Revenons à notre programmation du soir. Changement de salle après avoir découvert le jeune rappeur originaire de Tours qui, entre un ensemble Kappa et un piano-voix plein de douceur, a plongé les Primeurs dans son univers bienveillant.
Changement de salle donc, et changement d’ambiance. Avalanche Kaito déboule et surprend le public par son métissage musical entre un griot urbain burkinabé, vocaliste et multi-instrumentiste, et un duo noise punk belge. Le chanteur Kaito Winse, le batteur Benjamin Chaval et le guitariste en kilt Nico Gitto plongent la salle dans une trans indescriptible entre rock psyché et free jazz. Un univers déroutant, qui ne laisse pas le public indifférent.
Grand écart musical ensuite avec le concert de Pierre de Maere. Élégant et raffiné, le jeune belge à l’allure d’un chic dandy laisse glisser sa voix angélique pour proposer une pop mélancolique aux faux-airs de Stromae. Amour, douceur, tendresse et tourment, sûrement ce qui définirait au mieux le répertoire musical de Pierre de Maere.
Nouvelle découverte musicale ensuite avec le quintet de jazz-métal-médiéval (oui, vous avez bien lu) Ckraft. Ce groupe est à la confluence entre le jazz et sa liberté d’improvisation, le métal et sa puissance et le répertoire médiéval et ses mélodies empruntées aux chants grégoriens. Un mélange détonnant et efficace qu’on ne jouera pas tout de suite sur Radio Nova mais qu’on vous laisse découvrir.
La soirée se termine sur un show de Julien Granel et sa véritable énergie scénique percutante et contagieuse. Le chanteur aux influences rétro, disco et pop, aime la couleur, dans ses textes, ses compositions et jusque dans sa tenue.
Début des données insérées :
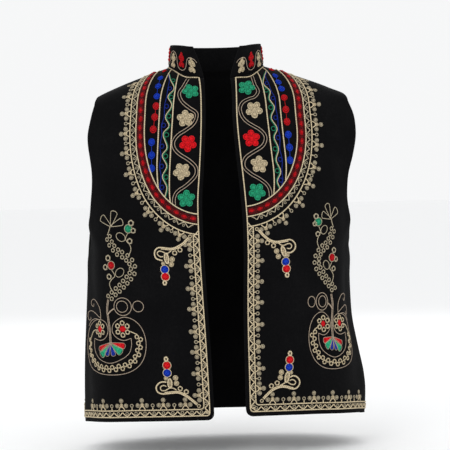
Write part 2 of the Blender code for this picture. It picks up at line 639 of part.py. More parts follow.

Un univers rempli de bonheur et d’ondes positives dans lequel on retrouverait à la même table John Lenon, David Bowie, Jamiroquai, Prince et évidemment notre cher Julien.
Julien Granel conclut cette troisième soirée des Primeurs en répétant en chœur ce refrain « C’est pas la mer à boire, on verra demain soir »… Un rendez-vous pris par le public pour cette dernière soirée qui les attend à Paul B. Une dernière sélection au goût (fruité) de saveurs musicales et de découvertes.